**TASK BRIEF:**
Restrict the output to the lines below starting at the one that contains "obj.parent = None" and ending at the one that contains "return tuple(c /", and restate them word for word, both ends included.

**RECORDED DATA:**
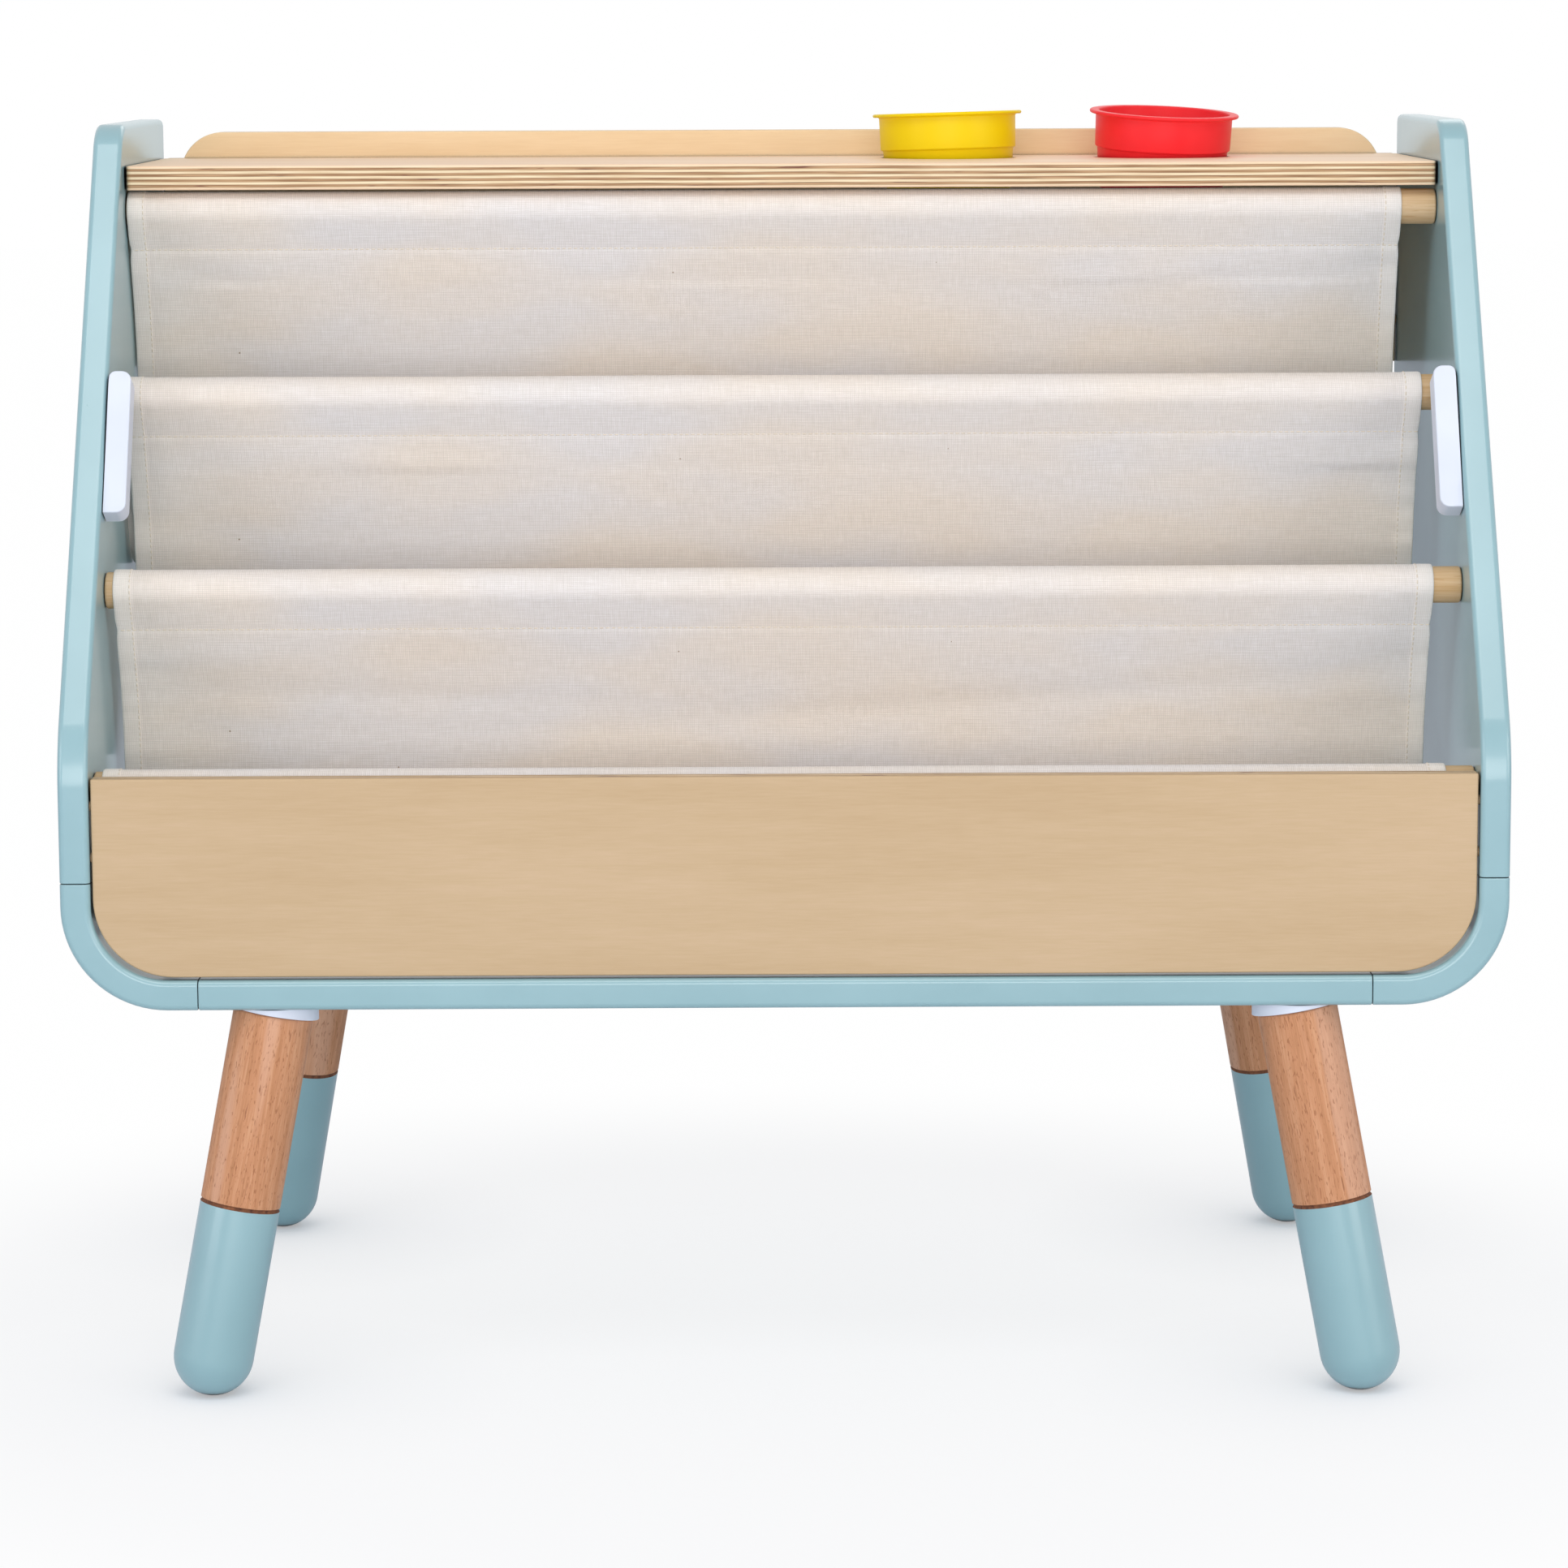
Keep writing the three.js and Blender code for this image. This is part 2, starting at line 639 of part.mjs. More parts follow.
// Hand grips: a moulded block with two pegs that plug into the side panel
function makeGrip(side, panel) {
  const halfLength = gripLength / 2;
  const wallSide = 0;
  const outline = roundedOutline([
    [-gripWidth, -halfLength, gripInnerRadius],
    [wallSide, -halfLength, 0],
    [wallSide, halfLength, gripOuterRadius],
    [-gripWidth, halfLength, gripInnerRadius],
  ]);
  const block = board(outline, gripDepth, gripEdge);
  const pegMiddle = (gripPegLength - gripEdge) / 2;
  const pegSpread = halfLength - gripPegInset;
  const pegs = [-pegSpread, pegSpread].map((height) =>
    rod(gripPegRadius, gripPegLength + gripEdge, pinEdge, pinSides)
      .rotateY(Math.PI / 2)
      .translate(pegMiddle, height, 0),
  );
  const whole = fuse(block, ...pegs);
  const lean = slantAngle - gripLean;
  const up = new THREE.Vector3(0, Math.sin(lean), Math.cos(lean));
  const wallward = new THREE.Vector3(side, 0, 0);
  const out = wallward.clone().cross(up);
  const middleZ = bendZ + gripRise;
  const middleY = slantY(middleZ) + gripSetback / Math.cos(slantAngle);
  const middle = [side * (innerHalf - seamGap), middleY, middleZ];
  const name = side < 0 ? 'hand_grip_left' : 'hand_grip_right';
  addPiece(name, whole, materials.whitePlastic, middle, turnFrom(wallward, up, out));
  const sockets = [-pegSpread, pegSpread].map((height) => {
    const point = up.clone().multiplyScalar(height).add(new THREE.Vector3(...middle));
    const socket = hole(gripPegRadius + fitGap, 2 * (gripPegLength + pinEndGap));
    return aimed(socket, axisX, point.toArray());
  });
  cutFrom(panel, sockets);
}

// Legs. Each stands on an axis that leans outwards to its side and to the front or back.
function legAxis(side, end) {
  return new THREE.Vector3(-side * Math.tan(splaySide), -end * Math.tan(splayFore), 1).normalize();
}

function legProfile(topAlong, bottomAlong, tilt) {
  const groove = (grooveHeight - floorToBody) / Math.cos(tilt);
  const center = bottomAlong + legRadius;
  const quarter = Math.PI / 2;
  const foot = Array.from({ length: footSteps + 1 }, (_, step) => {
    const angle = (quarter * step) / footSteps;
    return [legRadius * Math.sin(angle), center - legRadius * Math.cos(angle)];
  });
  return [
    ...foot,
    [legRadius, groove - grooveWidth / 2],
    [legRadius - grooveDepth, groove],
    [legRadius, groove + grooveWidth / 2],
    [legRadius, topAlong - legTopEdge],
    [legRadius - legTopEdge, topAlong],
    [0, topAlong],
  ];
}

function mountScrew() {
  const head = screwSink - screwHeadHeight;
  return turned([
    [0, -screwSink],
    [screwHeadRadius, -screwSink],
    [screwRadius, -head],
    [screwRadius, screwLength - screwSink - screwRadius],
    [0, screwLength - screwSink],
  ], pinSides);
}

function makeLeg(side, end, base) {
  const name = `${end < 0 ? 'front' : 'back'}_${side < 0 ? 'left' : 'right'}`;
  const axis = legAxis(side, end);
  const tilt = Math.acos(axis.z);
  const turn = new THREE.Quaternion().setFromUnitVectors(axisZ, axis);
  const stand = new THREE.Group();
  stand.position.set(side * (bodyWidth / 2 - legInset), end * (bodyDepth / 2 - legSetback), floorToBody);
  bookshelf.add(stand);
  const top = -(mountRadius * Math.sin(tilt) + mountLip * Math.cos(tilt));
  const legTop = top - seamGap;
  const bottom = -(floorToBody - legRadius + footFlat) / Math.cos(tilt) - legRadius;

  const profile = legProfile(legTop, bottom, tilt);
  const leg = addPiece(`leg_${name}`, turned(profile, legSides), materials.beech, [0, 0, 0], turn, stand);
  const floorWidth = 4 * legRadius;
  const footX = stand.position.x - axis.x * floorToBody;
  const footY = stand.position.y - axis.y * floorToBody;
  const belowFloor = box(floorWidth, floorWidth, 2 * overrun, [footX, footY, -overrun]);

  const wedgeHeight = 2 * mountRadius * Math.tan(tilt) + mountLip + overrun;
  const blank = hole(mountRadius, wedgeHeight, legSides).translate(0, 0, -wedgeHeight / 2 - seamGap);
  const mount = addPiece(`leg_mount_${name}`, blank, materials.whitePlastic, [0, 0, 0], plan, stand);
  const under = box(floorWidth, floorWidth, floorWidth, [0, 0, top - floorWidth / 2]);
  cutFrom(mount, [under.applyQuaternion(turn).translate(...stand.position.toArray())]);
  const bossBottom = top / 2;
  const boss = hole(bossRadius, bossHeight - bossBottom, 2 * pinSides);
  boss.translate(0, 0, (bossHeight + bossBottom) / 2).applyQuaternion(turn);
  mount.geometry = fuse(mount.geometry, boss);

  const along = (from, to) => axis.clone().multiplyScalar((from + to) / 2).add(stand.position).toArray();
  const boltTop = bossHeight - pinEndGap;
  const boltBottom = boltTop - boltLength;
  const bolt = rod(boltRadius, boltLength, boltEdge, pinSides);
  addPiece(`hanger_bolt_${name}`, bolt, materials.steel, along(boltTop, boltBottom), turn);
  const bore = hole(boltRadius + fitGap, boltLength + 2 * pinEndGap + overrun, 2 * pinSides);
  const boltHole = aimed(bore, axis, along(boltTop + overrun, boltBottom));
  const bossRoom = aimed(
    hole(bossRadius + fitGap, 2 * (bossHeight + pinEndGap), 2 * pinSides),
    axis,
    stand.position.toArray(),
  );

  const acrossTilt = new THREE.Vector3(-axis.y, axis.x, 0).normalize();
  const screwHoles = [];
  [-1, 1].forEach((direction, index) => {
    const place = acrossTilt.clone().multiplyScalar(direction * screwReach).add(stand.position);
    addPiece(`mount_screw_${name}_${index + 1}`, mountScrew(), materials.steel, place.toArray());
    const shank = hole(screwRadius + fitGap, 2 * (screwLength - screwSink + pinEndGap));
    const recessTop = seamGap - screwSink + screwHeadHeight;
    const recess = hole(screwHeadRadius + fitGap, wedgeHeight);
    screwHoles.push(shank.translate(...place.toArray()));
    screwHoles.push(recess.translate(place.x, place.y, place.z + recessTop - wedgeHeight / 2));
  });
  cutFrom(leg, [belowFloor, boltHole]);
  cutFrom(mount, [boltHole, ...screwHoles]);
  cutFrom(base, [bossRoom, ...screwHoles]);
}

// Cups: turned shells that sit by their tapered lower part in the shelf's holes
function cupProfile() {
  const floor = cupWall;
  const bodyStart = cupSpigotHeight + cupStepHeight;
  const rimUnder = cupHeight - cupRimThickness;
  const topRadius = cupBodyRadius + cupBodyDraft;
  const bottomEdge = cupWall / 2;
  return [
    [0, 0],
    [cupBottomRadius - bottomEdge, 0],
    [cupBottomRadius, bottomEdge],
    [cupSpigotRadius, cupSpigotHeight],
    [cupBodyRadius, bodyStart],
    [topRadius, rimUnder],
    [cupRimRadius - cupRimThickness / 2, rimUnder],
    [cupRimRadius, cupHeight - cupRimThickness / 2],
    [cupRimRadius - cupRimThickness / 2, cupHeight],
    [topRadius - cupWall, cupHeight],
    [cupBodyRadius - cupWall, bodyStart],
    [cupSpigotRadius - cupWall, cupSpigotHeight],
    [cupBottomRadius - cupWall, floor],
    [0, floor],
  ];
}

function makeCup(name, material, [x, y], [forward, sideways]) {
  const turn = new THREE.Quaternion().setFromEuler(new THREE.Euler(forward, sideways, 0));
  const seat = shelfThickness / 2 + cupBelowShelf;
  const seatPoint = new THREE.Vector3(x, y, shelfTop - shelfThickness / 2);
  const origin = seatPoint.sub(new THREE.Vector3(0, 0, seat).applyQuaternion(turn));
  addPiece(name, turned(cupProfile(), cupSides), material, origin.toArray(), turn);
}

// Assembly
const leftPanel = makeSidePanel(-1);
const rightPanel = makeSidePanel(1);
const leftCorner = makeCorner(-1);
const rightCorner = makeCorner(1);
const base = makeBase();
const frontPanel = makeFrontPanel();
const shelf = makeShelf();
const backBoard = makeBackBoard();
const ends = [
  { side: -1, panel: leftPanel, corner: leftCorner },
  { side: 1, panel: rightPanel, corner: rightCorner },
];
makeRails([leftPanel, rightPanel]);

const lowestPocket = baseTop + lowestPocketGap;
const pocketBottom = (index) => railZ(index + 1) - tunnelSeamDrop - pocketSag;
makeSling('sling_upper', 0, pocketBottom(0), false, upperShift, upperFoldShares);
makeSling('sling_middle', 1, pocketBottom(1), false, middleShift, middleFoldShares);
makeSling('sling_lower', 2, lowestPocket, true, lowerShift, lowerFoldShares);
ends.forEach(({ side, panel }) => makeGrip(side, panel));

for (const [side, end] of [[-1, -1], [1, -1], [-1, 1], [1, 1]]) makeLeg(side, end, base);

// Places of the pins, as shares of the depth or height of what they join
const pinDepthShares = [0.18, 0.82];
const frontPinShares = [0.6, 0.86];
const backPinShares = [0.2, 0.75];
const wallMiddle = bodyWidth / 2 - boardThickness / 2;
const frontMiddleY = frontY + frontRecess + frontThickness / 2;
const backMiddleY = backY - backThickness / 2;
const cornerJoints = ends.flatMap(({ side, panel, corner }) => pinDepthShares.flatMap((share) => {
  const y = frontY + share * bodyDepth;
  const seamX = side * (bodyWidth / 2 - cornerWidth);
  return [
    { at: [side * wallMiddle, y, seamZ], along: axisZ, pieces: [panel, corner] },
    { at: [seamX, y, floorToBody + boardThickness / 2], along: axisX, pieces: [corner, base] },
  ];
}));
addPins('corner_pin', pinRadius, pinLength, cornerJoints);

const endJoint = (side, y, z, pieces) => ({ at: [side * innerHalf, y, z], along: axisX, pieces });
const shelfMiddleZ = shelfTop - shelfThickness / 2;
const shelfJoints = ends.flatMap(({ side, panel }) => pinDepthShares.map((share) =>
  endJoint(side, shelfFrontY + share * (backFaceY - shelfFrontY), shelfMiddleZ, [panel, shelf])));
addPins('shelf_pin', slimPinRadius, slimPinLength, shelfJoints);

const backBottom = shelfUnder - backSkirt;
const backHeight = backSkirt + shelfThickness;
const backJoints = ends.flatMap(({ side, panel }) => backPinShares.map((share) =>
  endJoint(side, backMiddleY, backBottom + share * backHeight, [panel, backBoard])));
addPins('back_board_pin', slimPinRadius, slimPinLength, backJoints);

const frontJoints = ends.flatMap(({ side, panel }) => frontPinShares.map((share) =>
  endJoint(side, frontMiddleY, frontBottom + share * frontHeight, [panel, frontPanel])));
addPins('front_panel_pin', slimPinRadius, slimPinLength, frontJoints);

const [redPlace, yellowPlace] = cupPlaces();
makeCup('yellow_cup', materials.yellowPlastic, yellowPlace, yellowCupTilt);
makeCup('red_cup', materials.redPlastic, redPlace, redCupTilt);

export default bookshelf;
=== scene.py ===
import bpy
import bmesh
import math
from mathutils import Matrix, Vector, noise


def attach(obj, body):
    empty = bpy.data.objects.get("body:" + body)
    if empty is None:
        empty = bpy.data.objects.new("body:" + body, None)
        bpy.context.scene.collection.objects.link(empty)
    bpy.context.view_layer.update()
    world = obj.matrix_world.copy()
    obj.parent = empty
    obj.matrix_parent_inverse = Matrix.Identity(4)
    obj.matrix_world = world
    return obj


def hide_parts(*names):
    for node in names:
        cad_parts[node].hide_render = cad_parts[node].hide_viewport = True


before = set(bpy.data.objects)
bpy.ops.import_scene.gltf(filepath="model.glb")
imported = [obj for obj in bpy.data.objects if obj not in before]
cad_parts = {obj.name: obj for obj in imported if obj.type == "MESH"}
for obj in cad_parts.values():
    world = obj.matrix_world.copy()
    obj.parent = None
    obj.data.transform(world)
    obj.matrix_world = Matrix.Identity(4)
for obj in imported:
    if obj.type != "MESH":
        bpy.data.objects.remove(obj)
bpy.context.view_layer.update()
print("frame loaded:", len(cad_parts), "nodes")

mm = 0.001


def linear(hexCode):  # an sRGB hex value as the linear colour that Blender wants
    channels = [int(hexCode[i:i + 2], 16) / 255 for i in (0, 2, 4)]
    return tuple(c / 12.92 if c <= 0.04045 else ((c + 0.055) / 1.055) ** 2.4 for c in channels) + (1,)


def scaleFor(*sizes):  # a pattern's scale from its real size along each axis, in millimetres
    return [1000 / size for size in sizes]


def addNode(tree, kind, settings):
    # a node, new or already there, with its settings; a node or a socket given as a value is linked
    node = tree.nodes.new("ShaderNode" + kind) if isinstance(kind, str) else kind
    for key, value in settings.items():
        if isinstance(value, bpy.types.Node):
            value = next(socket for socket in value.outputs if socket.enabled)
        if key == "stops":
            ramp = node.color_ramp
            while len(ramp.elements) < len(value):
                ramp.elements.new(0.5)
            for element, (place, colour) in zip(ramp.elements, value):
                element.position, element.color = place, linear(colour)
        elif not isinstance(key, int) and key not in node.inputs:
            setattr(node, key, value)
        elif isinstance(value, bpy.types.NodeSocket):
            tree.links.new(value, node.inputs[key])
        else:
            node.inputs[key].default_value = value
    return node


def newMaterial(name):
    material = bpy.data.materials.new(name)
    material.use_nodes = True
    tree = material.node_tree
    return material, tree, next(node for node in tree.nodes if node.type == "BSDF_PRINCIPLED")


# painted shade in narrow gaps: how shut a gap is by ambient occlusion, and the near-black colour painted
# there
paintedGapShade = {"reach": 4 * mm, "shut": 0.28, "open": 0.56, "colour": "0C1312"}


def paintShadeInGaps(tree, colour):  # painted shade: narrow gaps between boards, shut in as the ambient occlusion finds them, are coloured nearly black
    openness = addNode(tree, "AmbientOcclusion", {"samples": 6, "Distance": paintedGapShade["reach"]})
    gapShadeAmount = addNode(tree, "MapRange", {"From Min": paintedGapShade["shut"], "From Max": paintedGapShade["open"],
                                       "To Min": 1, "To Max": 0, "Value": openness.outputs["AO"]})
    return addNode(tree, "Mix", {"data_type": "RGBA", 0: gapShadeAmount, 6: colour, 7: linear(paintedGapShade["colour"])})


lacquerLook = {  # sizes in mm
    "tones": ("89AEB6", "8FB4BC"), "cloudSize": 71.43, "streakSize": (2.2, 2.2, 30), "peelSize": 1.8,
    "gloss": (0.27, 0.29), "bump": 0.04 * mm, "coat": 0.45, "coatGloss": 0.13,
}


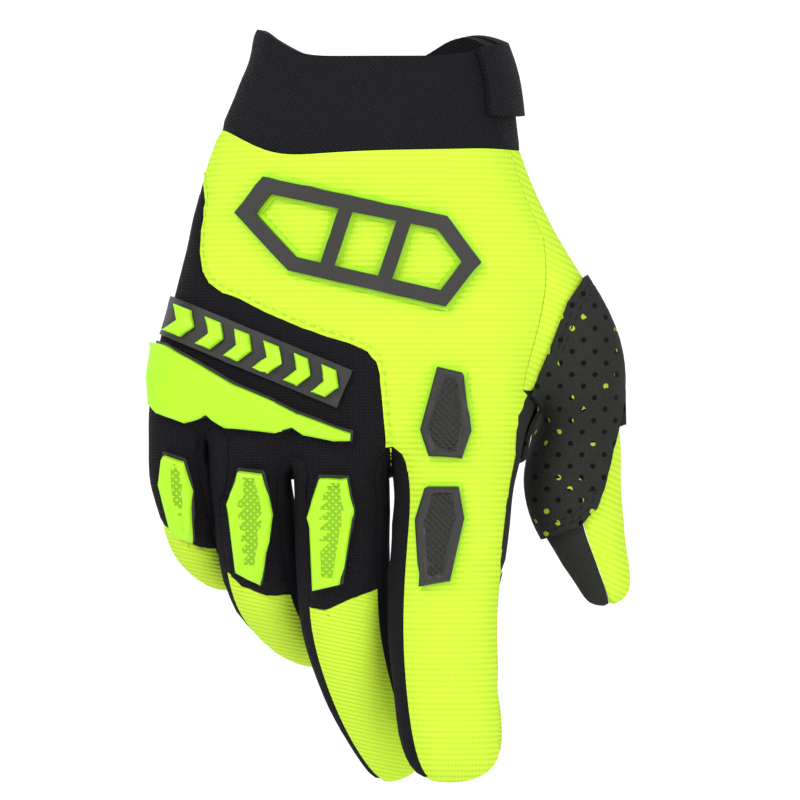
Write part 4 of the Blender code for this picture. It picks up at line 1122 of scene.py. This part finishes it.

**RESULT:**
    obj.parent = None
    obj.data.transform(world)
    obj.matrix_world = Matrix.Identity(4)
for obj in imported:
    if obj.type != "MESH":
        bpy.data.objects.remove(obj)
bpy.context.view_layer.update()
print("frame loaded:", len(cad_parts), "nodes")

mm = 0.001


def linear(hexCode):  # an sRGB hex value as the linear colour that Blender wants
    channels = [int(hexCode[i:i + 2], 16) / 255 for i in (0, 2, 4)]
    return tuple(c / 12.92 if c <= 0.04045 else ((c + 0.055) / 1.055) ** 2.4 for c in channels) + (1,)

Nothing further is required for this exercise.